After a three-year hiatus in Canada, I'm stateside. God bless America---racing in the B-category.
I had a great race. I came out from the third row start into a sprint, forming up with a 6-man chase group for 3rd. The chase drove a hard pace, and some were making wide sketchy corners, so I backed off to recover and ride my own race more efficiently. As the chase went away, it broke up. On the last lap I could see a mass of riders bearing down on me, but luckily I was recovered, so I started accelerating hard out of every corner and going into the red. That got rid of all but one, who on the final set of corners tried to make a go of it. I kept my line through the corners, and wound up for the straightaway and flew.
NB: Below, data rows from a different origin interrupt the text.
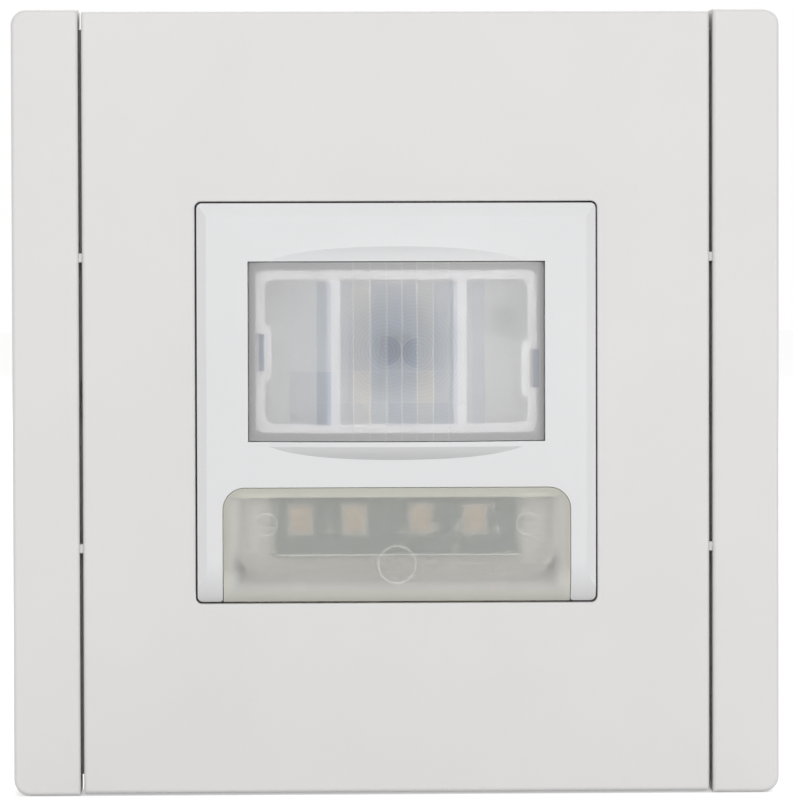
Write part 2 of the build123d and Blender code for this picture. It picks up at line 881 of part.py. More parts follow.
def tray_outline(inset):
    width = tray_width - 2 * inset
    height = tray_top_z - tray_bottom_z - 2 * inset
    outline = Rectangle(width, height)
    lower = outline.vertices().group_by(Axis.Y)[0]
    outline = fillet(lower, tray_corner_radius - inset)
    return Pos(0, (tray_top_z + tray_bottom_z) / 2) * outline


def header_places():
    return [(x + header_share * led_board_width, led_board_centre_z) for x in row(header_count, header_pitch)]


def light_reflector():
    body = slab(tray_outline(0), tray_floor_out, tray_top_out)
    body -= slab(tray_outline(tray_wall), tray_floor_out + tray_floor, tray_top_out + overrun)
    body &= insert_shape(light_wall + tray_front_gap, 0)
    post_top = tray_bottom_z + tray_wall
    post_end = -insert_half
    for side in (-1, 1):
        x = side * post_share * tray_width / 2
        post = Pos(x, (post_top + post_end) / 2) * Rectangle(post_width, post_top - post_end)
        body += slab(post, tray_floor_out, tray_top_out) & insert_shape(light_wall + fit_gap, 0)
    for x, z in header_places():
        hole = Pos(x, z) * Rectangle(header_pin + 2 * fit_gap, header_pin + 2 * fit_gap)
        body -= slab(hole, tray_floor_out - overrun, tray_floor_out + tray_floor + overrun)
    return body


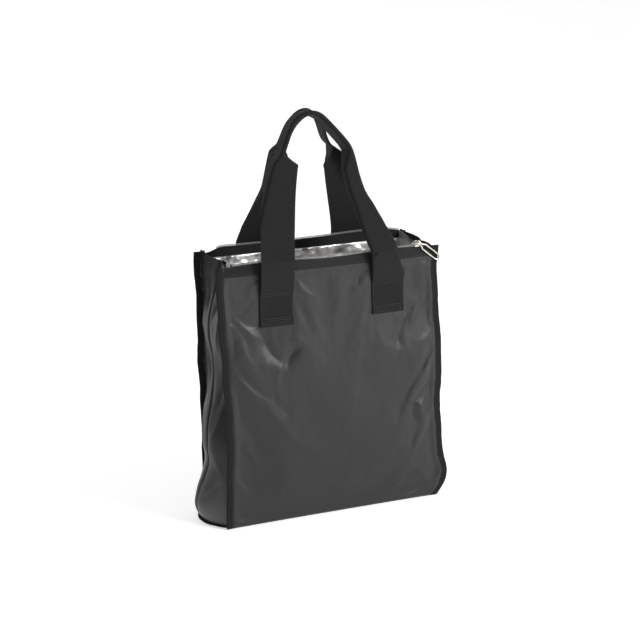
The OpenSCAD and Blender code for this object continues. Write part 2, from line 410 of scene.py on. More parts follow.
# creases, each (x0, z0, x1, z1, width, height, crispness), in mm
frontFolds = [
    (-150, 214, -98, 168, 5.0, 0.7, 0.75), (-104, 172, -50, 100, 6.0, 1.1, 0.72),
    (-62, 112, -12, 88, 7.0, 0.7, 0.5), (-80, 140, -78, 30, 6.5, 0.5, 0.6),
    (-150, 186, -96, 160, 8.0, -0.8, 0.4), (-145, 298, -107, 266, 5.0, -2.6, 0.7),
    (-112, 270, -80, 216, 7.0, -3.2, 0.6), (-146, 286, -100, 246, 6.0, 2.2, 0.5),
    (-143, 222, -92, 168, 6.0, -2.0, 0.5), (-92, 176, -70, 148, 5.0, -1.8, 0.6),
    (-53, 238, -76, 208, 6.0, -3.0, 0.55), (-74, 212, -88, 165, 7.0, -2.4, 0.5),
    (-82, 214, -82, 156, 5.0, 2.4, 0.6), (136, 304, 98, 252, 5.5, -3.0, 0.7),
    (100, 256, 88, 218, 7.0, -2.4, 0.5), (142, 296, 108, 248, 6.0, 2.0, 0.5),
    (150, 214, 122, 176, 5.0, -2.8, 0.7), (126, 180, 86, 114, 7.0, -2.8, 0.55),
    (146, 200, 104, 140, 6.0, 2.2, 0.55), (136, 158, 110, 132, 4.5, -2.6, 0.7),
    (110, 136, 124, 103, 4.5, -3.0, 0.7), (124, 106, 110, 74, 5.5, -2.2, 0.6),
    (124, 140, 132, 108, 5.0, 1.8, 0.6), (143, 336, 108, 318, 3.2, -2.0, 0.8),
    (136, 326, 100, 322, 3.0, 1.6, 0.7), (144, 322, 122, 300, 3.5, 1.4, 0.7),
    (-157, 335, -122, 302, 4.0, -2.4, 0.75), (-108, 308, -132, 287, 3.6, -2.2, 0.7),
    (-150, 322, -128, 312, 4.0, 1.6, 0.6), (-128, 322, -112, 296, 4.0, 1.8, 0.6),
    (-57, 333, -36, 311, 3.2, -1.5, 0.7), (-57, 326, -18, 325, 3.2, -1.3, 0.6),
    (-57, 318, -30, 298, 4.0, 1.2, 0.6), (51, 328, 12, 311, 4.5, -1.6, 0.6),
    (43, 334, 30, 302, 4.0, -1.3, 0.6), (50, 314, 22, 296, 5.0, 1.2, 0.5),
    (-149, 16, -98, 46, 5.0, 2.2, 0.65), (-144, 110, -134, 38, 5.0, 1.8, 0.6),
    (150, 8, 124, 42, 5.0, 1.8, 0.6), (-15, 128, 38, 172, 22.0, 1.6, 0.2),
    (20, 60, 90, 40, 14.0, -1.2, 0.3), (-60, 60, 10, 30, 12.0, -1.2, 0.4),
]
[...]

The announcers said 4th place out of 36 B-men. I'm not sure if that's my actual result, but its something to build off of...
So it was great to be back, see familiar faces, and race in a group where I felt like there was some real sporting competition. Compared to Ottawa, the production value is much higher (race fees are also higher). There were announcers, sponsor tents, many times more people in an ever-burgioning number of categories, and most warming up on trainers (including me). Now you could go there in the morning and tailgate with a barbecue and party till late afternoon...
As I said before, the course designs in Utah are slightly easier in my experience, and that makes the racing more tactical (for my skill level at at least): rather than just providing numerous ways to screw up, the course also presented opportunities to get things right to varying degrees.
The Utah series has grown a lot in the last three years, with but it still has a really friendly atmosphere. See you next weekend!